Research Areas and Achievements

Marker-less 4D Reconstruction and Inverse Rendering in Real World Scenes

4D reconstruction is the process of capturing detailed space-time coherent dynamic 3D geometry, motion and appearance models of real-world scenes from camera recordings. The need for robust and accurate dynamic scene reconstruction algorithms has dramatically increased in recent years. Earlier research was mainly geared towards content capture for movies, games and 3D media, e. g. performance capture methods of humans. Today, 4D reconstruction has become an essential building block for far reaching technologies, e. g., future virtual and augmented reality systems, or future autonomous systems that need to reconstruct the general uncontrolled human world in order to interact with it. Algorithmically, however, 4D reconstruction is still in an early stage.

In the past, the GVV group pioneered approaches for performance capture of humans in wide and general everyday apparel. Unfortunately, most state-of-the-art 4D reconstruction and performance capture methods are still limited in many critical ways: they often only succeed in controlled (indoor) studio environments, require dense camera systems, can only capture a limited scene range (single subjects, specific object types, simple motions, only simple interactions between objects), and deliver limited reconstruction detail. Current approaches are thus far from being able to capture highly detailed models of real-world scenes in general outdoor environments where lighting and appearance are complex and time-varying, where scenes are dynamic and complex, and where only very few or even a single camera can be afforded for reconstruction.

We therefore rethink the algorithmic foundations of 4D reconstruction to come closer to this latter long term goal. In particular, we advanced the state-of-the-art in marker-less skeletal motion capture, which we already co-defined in the past. For instance, we developed some of the first methods for real-time skeletal motion capture of the hand, even together with reconstructing the object it interacts with, from a single RGB-D camera. We also adapted these methods for new gesture-based man-machine interaction paradigms. Further on, we developed new scene representations and combinations of learning- and model-based reconstruction that allow previously unseen full-body motion capture in less controlled (even outdoor scenes) with as little as two cameras. Our approach for egocentric full body motion capture with head-worn fisheye cameras was a groundbreaking novelty.
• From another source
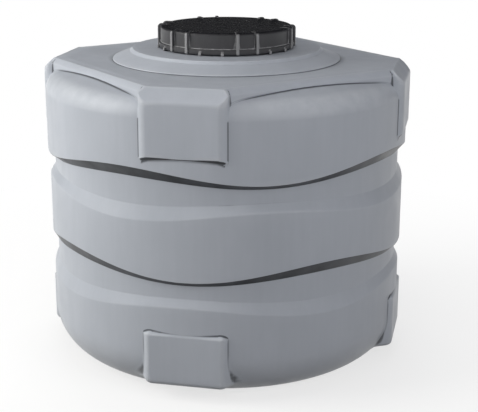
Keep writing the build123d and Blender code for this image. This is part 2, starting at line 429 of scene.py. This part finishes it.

We further substantially advanced reconstruction accuracy, ability and runtime performance of dense 4D reconstruction methods. We developed the first methods for dense multi-view performance capture of humans in general apparel in simple outdoor scenes. We further developed new real-time techniques for dense 4D reconstruction that do not require a template model to start with but build the model up alongside deformable tracking. This greatly enhances usability. Our groundbreaking real-time face performance capture methods that reconstruct geometry, reflectance and scene illumination from single RGB-D and RGB (Face2Face) video, and that allowing real-time photo-real face expression transfer to another person, set a new benchmark. These methods stirred enormous attention in general medial worldwide (e. g., New York Times, Jimmy Kimmel Live, over 3 million views on Youtube). We also pioneered approaches for high-quality personalized face rig reconstruction from single video, as well as approaches for high-quality lip motion and teeth row reconstruction from monocular video.

A core expertise of our group is the development of new inverse rendering approaches, i.e., methods for reconstructing surface reflectance and illumination in general uncalibrated scenes, together with geometry. We greatly advanced these algorithms, pushed towards real-time performance in certain scene types. We more tightly integrated them with 4D reconstruction for enhanced stability and reconstruction detail, in particular for face capture but also for advanced static scanning and video processing. Our group also maintains one of the largest repositories of marker-less motion and performance capture data sets, GVVPerfcapEva, which is widely used in the community.


Large-scale, High-quality 3D Reconstruction with Lightweight Sensors

Large-scale high-quality static 3D scene reconstruction with a moving depth scanner, such as an RGB-D camera, is the basis for many applications in mixed and augmented reality reality, in robotics, but also in architecture, digital heritage, or real world navigation. We developed BundleFusion, the first approach for globally-consistent online reconstruction of large scale scenes with an RGB-D camera by means of online global bundle-adjustment and loop closure. It leads to reconstruction results that are even on par with high-quality offline approaches. The geometry obtained with such a method is of high quality on a medium scale, but lacks fine-scale surface detail due to the low resolution of the depth channel of commodity depth cameras. To alleviate this problem, we developed new inverse rendering approaches that estimate surface reflectance and scene lighting, even in uncalibrated scenes, from the RGB-D input. This allows us to extract fine-scale geometric detail based on shading cues visible in the color image in near real-time. We also developed new programming tools, such as the Opt domain specific language, to develop non-linear solvers for optimization problems often found in reconstruction and visual computing in general.


Advanced User-centric Video Processing

The abundance of mobile devices has made video a widely available commodity. In contrast to photo editing, truly powerful tools to support the user in capturing and editing videos, or for exploring large corpora of video, are not yet available. Advanced video editing often requires more profound scene understanding to go beyond the widely used, but restrictive, image-filter on a time line paradigm. We developed advanced computational videography methods to extract structural scene information from everyday video footage. For instance, we developed one of the first video depth from defocus approach that enables video refocusing, tilt shift videography, or segmentation in postprocessing from normal video footage. We also developed the first approach for live intrinsic video that decomposes frames, in real-time, into per-pixel shading and albedo. This enables realistic lighting aware video editing and augmented reality. We also developed new machine learning approaches to structure and explore large video collections, and new methods that exploit camera noise models for video improvement and HDR imaging.